I can’t bear it any longer. I am not above being dramatic and I will guilt-trip him for the greater good. Death would be the perfect excuse to demand of him what neither my mother nor I are brave enough to.

Stop treating mom like your employee. Even a valued employee is still an employee. Graciously saying thank you isn’t good enough. Not even close.

She wants him to take initiative. To insist on helping or that he’s making dinner tonight.

Pull your own weight. Do not sulk about it or slam cupboard doors while you are cooking and doing the dishes. Smile and ask her what sounds good for breakfast. If she can’t think of anything, you use your imagination and offer her options like she’s always done for you. Then make whatever she decides she wants.

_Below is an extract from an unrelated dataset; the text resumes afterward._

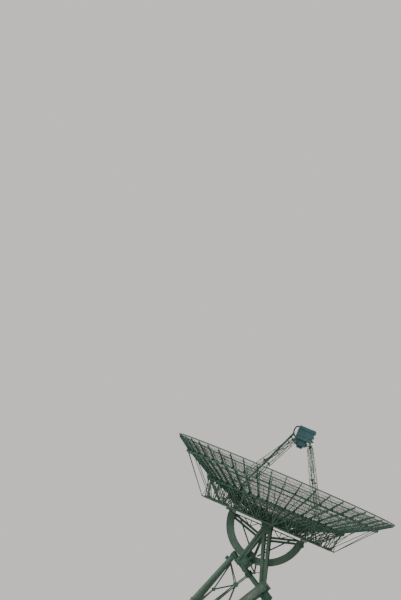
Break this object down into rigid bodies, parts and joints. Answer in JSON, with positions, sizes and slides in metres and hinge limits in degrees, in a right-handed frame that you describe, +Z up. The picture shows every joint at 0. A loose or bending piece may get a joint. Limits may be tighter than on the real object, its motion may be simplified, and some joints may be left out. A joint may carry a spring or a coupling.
{
  "type": "radio telescope dish",
  "caption": "Steerable radio telescope with a see-through mesh bowl on a tilted polar axle, drive arcs, lattice feed legs and long tube legs.",
  "frame": {"origin": "centre of the object's box at ground level, between the north and south plinths", "axes": "+Z up; +X towards the equator (the way the dish looks at rest), -X towards the pole; +Y along the declination axis at rest"},
  "size_m": [29.6892, 25.0144, 27.8451],
  "materials": {
    "steelwork_paint": "weathered grey-green paint on steel, semi-matt",
    "steelwork_dark": "weathered dark green paint on steel, semi-matt",
    "reflector_mesh": "fine galvanised wire mesh, see-through",
    "receiver_paint": "blue-green paint on sheet metal, satin",
    "plinth_concrete": "cast concrete, rough and matt"
  },
  "bodies": {
    "base": {"beam_collar": "steelwork_dark", "hour_drive": "steelwork_dark", "lower_head": "steelwork_dark", "north_leg_far": "steelwork_paint", "north_leg_near": "steelwork_paint", "plinth_north_far": "plinth_concrete", "plinth_north_near": "plinth_concrete", "plinth_south": "plinth_concrete", "polar_beam": "steelwork_paint", "south_leg": "steelwork_paint", "star_frame": "steelwork_paint", "tie_far": "steelwork_paint", "tie_near": "steelwork_paint", "upper_head": "steelwork_dark"},
    "fork": {"declination_drive": "steelwork_dark", "fork_far": "steelwork_paint", "fork_near": "steelwork_paint", "hour_arc": "steelwork_paint", "lower_hub": "steelwork_paint", "upper_sleeve": "steelwork_dark"},
    "reflector": {"arc_brace_north": "steelwork_dark", "arc_brace_south": "steelwork_dark", "axle": "steelwork_dark", "declination_arc": "steelwork_paint", "feed_box": "receiver_paint", "feed_leg_north_far": "steelwork_paint", "feed_leg_north_near": "steelwork_paint", "feed_leg_south_far": "steelwork_paint", "feed_leg_south_near": "steelwork_paint", "feed_lid": "receiver_paint", "girder_north": "steelwork_paint", "girder_south": "steelwork_paint", "hub_deck": "steelwork_paint", "hub_ring": "steelwork_dark", "lower_ring": "steelwork_dark", "mesh_panel_1": "reflector_mesh", "mesh_panel_2": "reflector_mesh", "mesh_panel_3": "reflector_mesh", "mesh_panel_4": "reflector_mesh", "outer_struts_1": "steelwork_dark", "outer_struts_2": "steelwork_dark", "outer_struts_3": "steelwork_dark", "outer_struts_4": "steelwork_dark", "rib_frame_1": "steelwork_dark", "rib_frame_2": "steelwork_dark", "rib_frame_3": "steelwork_dark", "rib_frame_4": "steelwork_dark", "rib_frame_5": "steelwork_dark", "rib_frame_6": "steelwork_dark", "rib_frame_7": "steelwork_dark", "rib_frame_8": "steelwork_dark", "rim_ring": "steelwork_dark", "ring_mid": "steelwork_dark", "ring_outer": "steelwork_dark", "truss_1": "steelwork_paint", "truss_2": "steelwork_paint", "truss_3": "steelwork_paint", "truss_4": "steelwork_paint"}
  },
  "joints": [
    {"name": "hour_axis", "type": "hinge", "parent": "base", "child": "fork", "pos_m": [-2.49364, 0, 14.36492], "axis": [-0.6032, 0, 0.7976], "range_deg": [-90, 90]},
    {"name": "declination_axis", "type": "hinge", "parent": "fork", "child": "reflector", "pos_m": [1.255, 0, 17.2], "axis": [0, -1, 0], "range_deg": [-59.6, 60.4]}
  ]
}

I might even ask him to apologize for taking advantage of her socially conditioned servitude. For letting her do everything even though he surely suspects she doesn’t want her life to look like this. For relaxing and reading the paper while she tends to his every need.

They pay the bills equally. It’s time they lived equally in the home they share together.

And if my dad has the audacity to lie to his dying daughter on her very dramatic deathbed, I will haunt him for the rest of his life.

Gentlemen — if you recognize yourselves, your asymmetrical relationships in this story — do not wait for the ultimate guilt trip to do right by the woman you love.